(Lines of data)
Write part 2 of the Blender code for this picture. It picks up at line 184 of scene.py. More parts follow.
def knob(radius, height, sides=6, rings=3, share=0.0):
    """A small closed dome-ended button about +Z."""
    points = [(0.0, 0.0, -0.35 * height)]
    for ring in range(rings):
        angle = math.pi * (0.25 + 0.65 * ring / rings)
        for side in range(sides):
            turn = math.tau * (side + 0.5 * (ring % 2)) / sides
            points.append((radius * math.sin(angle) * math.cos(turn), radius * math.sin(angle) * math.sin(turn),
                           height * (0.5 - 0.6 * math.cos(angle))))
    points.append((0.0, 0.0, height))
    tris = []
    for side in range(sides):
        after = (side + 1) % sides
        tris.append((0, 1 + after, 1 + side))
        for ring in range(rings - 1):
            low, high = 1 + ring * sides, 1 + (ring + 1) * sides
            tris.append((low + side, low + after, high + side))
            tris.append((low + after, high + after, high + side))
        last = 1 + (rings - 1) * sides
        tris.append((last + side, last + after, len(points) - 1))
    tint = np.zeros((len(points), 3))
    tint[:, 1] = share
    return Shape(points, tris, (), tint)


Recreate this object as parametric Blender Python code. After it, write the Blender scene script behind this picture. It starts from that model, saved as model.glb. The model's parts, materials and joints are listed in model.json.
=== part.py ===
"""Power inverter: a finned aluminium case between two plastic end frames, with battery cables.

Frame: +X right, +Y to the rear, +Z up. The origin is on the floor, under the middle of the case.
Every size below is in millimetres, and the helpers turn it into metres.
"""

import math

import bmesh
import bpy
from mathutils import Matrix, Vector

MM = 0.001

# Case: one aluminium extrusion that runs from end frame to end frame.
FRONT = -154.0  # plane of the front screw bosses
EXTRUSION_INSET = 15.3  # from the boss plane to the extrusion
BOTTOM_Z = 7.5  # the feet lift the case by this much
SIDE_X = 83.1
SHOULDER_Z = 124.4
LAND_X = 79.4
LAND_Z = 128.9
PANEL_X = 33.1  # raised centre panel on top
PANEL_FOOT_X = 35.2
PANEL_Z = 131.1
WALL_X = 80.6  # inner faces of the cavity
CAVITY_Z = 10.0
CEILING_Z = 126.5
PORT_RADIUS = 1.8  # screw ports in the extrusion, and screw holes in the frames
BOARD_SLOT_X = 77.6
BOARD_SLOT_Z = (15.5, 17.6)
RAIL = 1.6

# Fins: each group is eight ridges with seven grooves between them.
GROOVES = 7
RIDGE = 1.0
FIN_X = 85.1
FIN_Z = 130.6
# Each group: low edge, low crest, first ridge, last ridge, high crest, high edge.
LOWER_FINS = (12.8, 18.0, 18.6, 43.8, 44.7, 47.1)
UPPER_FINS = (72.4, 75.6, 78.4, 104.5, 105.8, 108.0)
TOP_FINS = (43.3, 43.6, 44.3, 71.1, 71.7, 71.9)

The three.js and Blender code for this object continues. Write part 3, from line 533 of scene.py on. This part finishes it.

**Exercise objective**
Each entry above is to be set down again in exactly the same words.

**Full response**
Write part 2 of the Blender code for this picture. It picks up at line 184 of scene.py. More parts follow.
def knob(radius, height, sides=6, rings=3, share=0.0):
    """A small closed dome-ended button about +Z."""
    points = [(0.0, 0.0, -0.35 * height)]
    for ring in range(rings):
        angle = math.pi * (0.25 + 0.65 * ring / rings)
        for side in range(sides):
            turn = math.tau * (side + 0.5 * (ring % 2)) / sides
            points.append((radius * math.sin(angle) * math.cos(turn), radius * math.sin(angle) * math.sin(turn),
                           height * (0.5 - 0.6 * math.cos(angle))))
    points.append((0.0, 0.0, height))
    tris = []
    for side in range(sides):
        after = (side + 1) % sides
        tris.append((0, 1 + after, 1 + side))
        for ring in range(rings - 1):
            low, high = 1 + ring * sides, 1 + (ring + 1) * sides
            tris.append((low + side, low + after, high + side))
            tris.append((low + after, high + after, high + side))
        last = 1 + (rings - 1) * sides
        tris.append((last + side, last + after, len(points) - 1))
    tint = np.zeros((len(points), 3))
    tint[:, 1] = share
    return Shape(points, tris, (), tint)


Recreate this object as parametric Blender Python code. After it, write the Blender scene script behind this picture. It starts from that model, saved as model.glb. The model's parts, materials and joints are listed in model.json.
=== part.py ===
"""Power inverter: a finned aluminium case between two plastic end frames, with battery cables.

Frame: +X right, +Y to the rear, +Z up. The origin is on the floor, under the middle of the case.
Every size below is in millimetres, and the helpers turn it into metres.
"""

import math

import bmesh
import bpy
from mathutils import Matrix, Vector

MM = 0.001

# Case: one aluminium extrusion that runs from end frame to end frame.
FRONT = -154.0  # plane of the front screw bosses
EXTRUSION_INSET = 15.3  # from the boss plane to the extrusion
BOTTOM_Z = 7.5  # the feet lift the case by this much
SIDE_X = 83.1
SHOULDER_Z = 124.4
LAND_X = 79.4
LAND_Z = 128.9
PANEL_X = 33.1  # raised centre panel on top
PANEL_FOOT_X = 35.2
PANEL_Z = 131.1
WALL_X = 80.6  # inner faces of the cavity
CAVITY_Z = 10.0
CEILING_Z = 126.5
PORT_RADIUS = 1.8  # screw ports in the extrusion, and screw holes in the frames
BOARD_SLOT_X = 77.6
BOARD_SLOT_Z = (15.5, 17.6)
RAIL = 1.6

# Fins: each group is eight ridges with seven grooves between them.
GROOVES = 7
RIDGE = 1.0
FIN_X = 85.1
FIN_Z = 130.6
# Each group: low edge, low crest, first ridge, last ridge, high crest, high edge.
LOWER_FINS = (12.8, 18.0, 18.6, 43.8, 44.7, 47.1)
UPPER_FINS = (72.4, 75.6, 78.4, 104.5, 105.8, 108.0)
TOP_FINS = (43.3, 43.6, 44.3, 71.1, 71.7, 71.9)

The three.js and Blender code for this object continues. Write part 3, from line 533 of scene.py on. This part finishes it.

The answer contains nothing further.